**What is asked**
The entries below contain a line with "function clipScrew(name, side)" and a line with "cad_parts[obj.name] = obj". Quote exactly those two lines and all lines between them.
------ Listed records
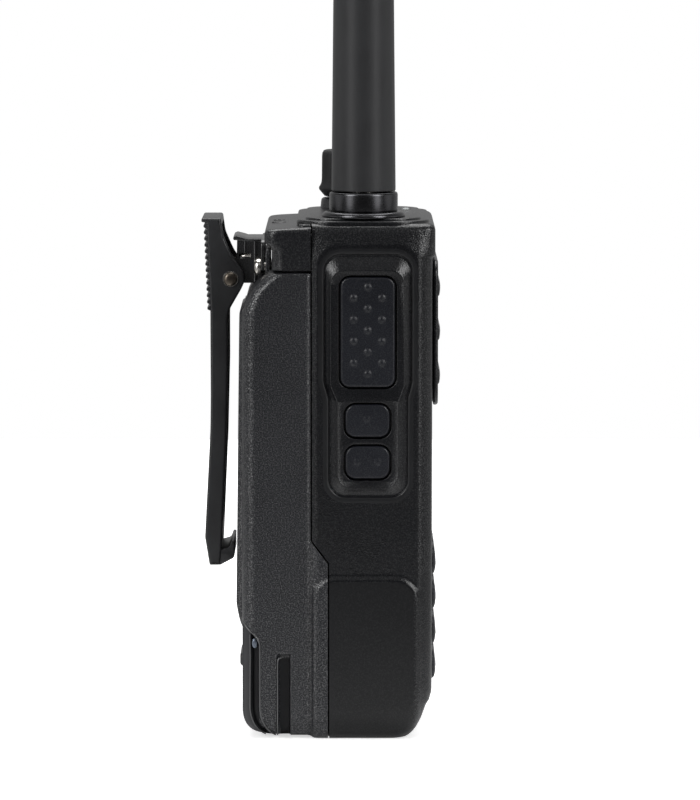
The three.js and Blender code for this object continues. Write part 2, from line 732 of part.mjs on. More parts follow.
function clipSpring() {
  const wire = new THREE.Shape().absarc(0, 0, 0.4, 0, Math.PI * 2, false);
  const path = new SpringPath(6.5, 1.95, 8);
  const made = new THREE.ExtrudeGeometry(wire, { steps: 90, curveSegments: 6, extrudePath: path });
  return piece("clip_spring", made, nickel, 0, PIVOT.y, PIVOT.z);
}

function clipScrew(name, side) {
  const { x, z, head, shank } = CLIP_SCREW;
  const profile = [[0, 0], [shank, 0], [shank, 2.3], [head, 2.3], [head, 3.1], [head * 0.75, 3.8], [0, 4]];
  return piece(name, turned(profile, 24).rotateX(-Math.PI / 2), nickel, side * x, 15.3, z);
}

// ---------------------------------------------------------------- the radio
export default assembly(
  frontCover(),
  chassis(),
  chassisScrew("chassis_screw_left", -1),
  chassisScrew("chassis_screw_right", 1),
  mainBoard(),
  speaker(),
  speakerMesh(),
  microphone(),
  displayLens(),
  displayModule(),
  keypadMat(),
  jackBlock(),
  statusLamp(),
  topBezel(),
  antenna(),
  knob("volume_knob", VOLUME),
  knob("channel_knob", CHANNEL),
  rotaryControl("volume_control", "volume_shaft", VOLUME),
  rotaryControl("channel_encoder", "channel_shaft", CHANNEL),
  sidePress("talk_button", TALK.y, TALK.z, TALK, 2),
  SIDE_KEY.z.map((z, i) => sidePress(["side_key_upper", "side_key_lower"][i], SIDE_KEY.y, z, SIDE_KEY, 1.4)),
  keypadKeys(),
  accessoryCover(),
  batteryCase(),
  batteryInsides(),
  chargeContact("charge_contact_left", -1),
  chargeContact("charge_contact_right", 1),
  batteryLatch(),
  clipBracket(),
  clipArm(),
  clipPin(),
  clipSpring(),
  clipScrew("clip_screw_left", -1),
  clipScrew("clip_screw_right", 1),
);
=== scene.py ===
"""Looks of a handheld two-way radio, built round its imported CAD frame.

Shapes are worked out in millimetres in the CAD frame and scaled to metres when a mesh is made.
+Z is up, the keypad faces -Y and the talk button is on the -X side.
"""

import math

import bmesh
import bpy
import numpy as np
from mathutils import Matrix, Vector
from mathutils.geometry import tessellate_polygon

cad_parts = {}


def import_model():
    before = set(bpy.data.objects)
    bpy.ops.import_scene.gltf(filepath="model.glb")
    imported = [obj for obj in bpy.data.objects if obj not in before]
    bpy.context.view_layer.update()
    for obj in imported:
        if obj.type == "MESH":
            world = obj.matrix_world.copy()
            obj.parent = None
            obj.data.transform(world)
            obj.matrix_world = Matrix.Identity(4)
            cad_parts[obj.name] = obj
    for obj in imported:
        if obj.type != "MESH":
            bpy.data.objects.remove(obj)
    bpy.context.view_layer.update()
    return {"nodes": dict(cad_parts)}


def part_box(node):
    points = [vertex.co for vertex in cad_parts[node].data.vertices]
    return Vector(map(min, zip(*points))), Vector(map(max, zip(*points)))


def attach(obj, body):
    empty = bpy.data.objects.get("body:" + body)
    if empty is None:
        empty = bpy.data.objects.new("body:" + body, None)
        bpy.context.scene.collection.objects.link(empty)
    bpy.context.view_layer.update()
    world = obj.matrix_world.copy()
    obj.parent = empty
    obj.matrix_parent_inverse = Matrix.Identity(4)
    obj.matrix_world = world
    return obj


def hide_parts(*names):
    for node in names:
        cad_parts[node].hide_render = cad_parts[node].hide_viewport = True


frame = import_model()
nodes = frame["nodes"]
MM = 0.001


def middle(name):
    """The middle of a CAD node's box, in millimetres."""
    low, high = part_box(name)
    return (np.array(low) + np.array(high)) / 2 / MM


# ---------------------------------------------------------------- outlines
def rounded(corners, steps=6, spacing=None):
    """Points and outward normals round a closed outline of anticlockwise (u, v, radius) corners."""
    points, normals = [], []
    for i, (u, v, radius) in enumerate(corners):
        here = np.array((u, v), float)
        enter = here - np.array(corners[i - 1][:2], float)
        leave = np.array(corners[(i + 1) % len(corners)][:2], float) - here
        enter /= np.linalg.norm(enter)
        leave /= np.linalg.norm(leave)
        into = np.array((enter[1], -enter[0]))
        out = np.array((leave[1], -leave[0]))
        if radius == 0:
            points.append(here)
            normals.append((into + out) / (1 + into @ out))
            continue
        turn = math.atan2(enter[0] * leave[1] - enter[1] * leave[0], enter @ leave)
        side = math.copysign(1, turn)
        start = here - enter * radius * math.tan(abs(turn) / 2)
        centre = start - into * radius * side
        for k in range(steps + 1):
            c, s = math.cos(turn * k / steps), math.sin(turn * k / steps)
            normal = np.array((into[0] * c - into[1] * s, into[0] * s + into[1] * c))
            points.append(centre + normal * radius * side)
            normals.append(normal)
    points, normals = np.array(points), np.array(normals)
    if spacing is None:
        return points, normals
    fine_points, fine_normals = [], []
    for i in range(len(points)):
        j = (i + 1) % len(points)
        parts = max(1, int(np.linalg.norm(points[j] - points[i]) / spacing))
        for k in range(parts):
            t = k / parts
            fine_points.append(points[i] * (1 - t) + points[j] * t)
            fine_normals.append(normals[i] * (1 - t) + normals[j] * t)
    return np.array(fine_points), np.array(fine_normals)


def box_corners(u, v, width, height, radius):
    a, b = width / 2, height / 2
    return [(u - a, v - b, radius), (u + a, v - b, radius), (u + a, v + b, radius), (u - a, v + b, radius)]


def arc(radius, start, end, steps=4):
    """(offset, height) steps of a quarter round, turning from start to end degrees."""
    angles = np.radians(np.linspace(start, end, steps + 1))
    return [(radius * math.cos(a), radius * math.sin(a)) for a in angles]


def soft_edge(low, high, radius, steps=4):
    """A wall from low to high whose top edge is rounded inwards."""
    rise = [(x - radius, high - radius + z) for x, z in arc(radius, 0, 90, steps)]
    return [(0, low)] + rise


def soft_hole(high, low, radius, steps=3):
    """A hole's wall from high down to low whose mouth is rounded outwards."""
    fall = [(radius - x, high - radius + z) for x, z in arc(radius, 90, 0, steps)]
    return fall + [(0, low)]


# ---------------------------------------------------------------- surfaces as (vertices, faces)
def skin(loops, closed=True):
    count = len(loops[0])
    faces = []
    for row in range(len(loops) - 1):
        for col in range(count if closed else count - 1):
            nxt = (col + 1) % count
            here, above = row * count, (row + 1) * count
            faces.append((here + col, here + nxt, above + nxt, above + col))
    return np.vstack(loops), faces


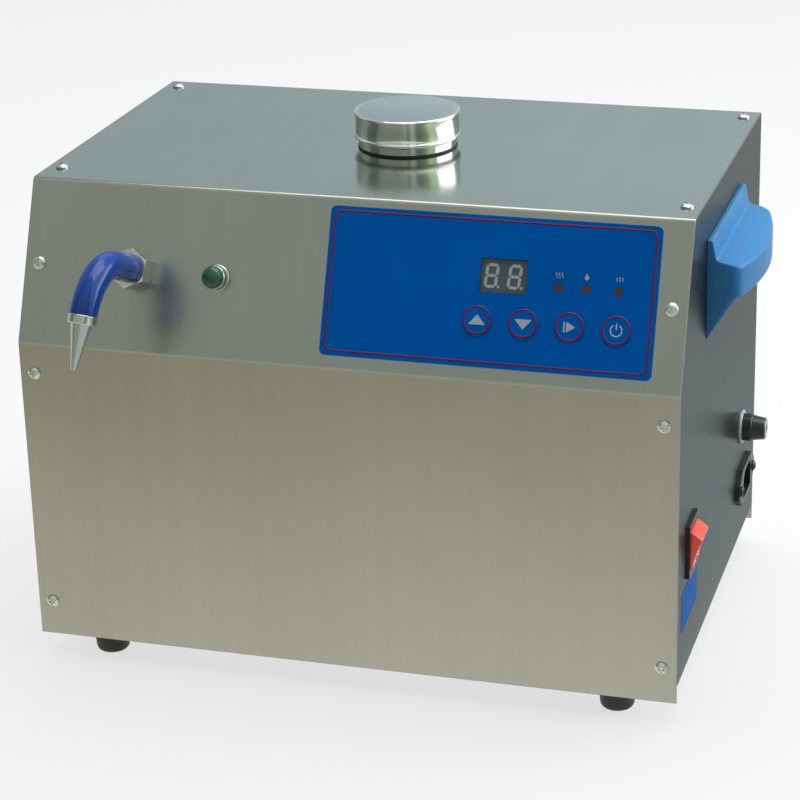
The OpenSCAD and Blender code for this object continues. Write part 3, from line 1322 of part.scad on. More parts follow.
------------
**Output**
function clipScrew(name, side) {
  const { x, z, head, shank } = CLIP_SCREW;
  const profile = [[0, 0], [shank, 0], [shank, 2.3], [head, 2.3], [head, 3.1], [head * 0.75, 3.8], [0, 4]];
  return piece(name, turned(profile, 24).rotateX(-Math.PI / 2), nickel, side * x, 15.3, z);
}

// ---------------------------------------------------------------- the radio
export default assembly(
  frontCover(),
  chassis(),
  chassisScrew("chassis_screw_left", -1),
  chassisScrew("chassis_screw_right", 1),
  mainBoard(),
  speaker(),
  speakerMesh(),
  microphone(),
  displayLens(),
  displayModule(),
  keypadMat(),
  jackBlock(),
  statusLamp(),
  topBezel(),
  antenna(),
  knob("volume_knob", VOLUME),
  knob("channel_knob", CHANNEL),
  rotaryControl("volume_control", "volume_shaft", VOLUME),
  rotaryControl("channel_encoder", "channel_shaft", CHANNEL),
  sidePress("talk_button", TALK.y, TALK.z, TALK, 2),
  SIDE_KEY.z.map((z, i) => sidePress(["side_key_upper", "side_key_lower"][i], SIDE_KEY.y, z, SIDE_KEY, 1.4)),
  keypadKeys(),
  accessoryCover(),
  batteryCase(),
  batteryInsides(),
  chargeContact("charge_contact_left", -1),
  chargeContact("charge_contact_right", 1),
  batteryLatch(),
  clipBracket(),
  clipArm(),
  clipPin(),
  clipSpring(),
  clipScrew("clip_screw_left", -1),
  clipScrew("clip_screw_right", 1),
);
=== scene.py ===
"""Looks of a handheld two-way radio, built round its imported CAD frame.

Shapes are worked out in millimetres in the CAD frame and scaled to metres when a mesh is made.
+Z is up, the keypad faces -Y and the talk button is on the -X side.
"""

import math

import bmesh
import bpy
import numpy as np
from mathutils import Matrix, Vector
from mathutils.geometry import tessellate_polygon

cad_parts = {}


def import_model():
    before = set(bpy.data.objects)
    bpy.ops.import_scene.gltf(filepath="model.glb")
    imported = [obj for obj in bpy.data.objects if obj not in before]
    bpy.context.view_layer.update()
    for obj in imported:
        if obj.type == "MESH":
            world = obj.matrix_world.copy()
            obj.parent = None
            obj.data.transform(world)
            obj.matrix_world = Matrix.Identity(4)
            cad_parts[obj.name] = obj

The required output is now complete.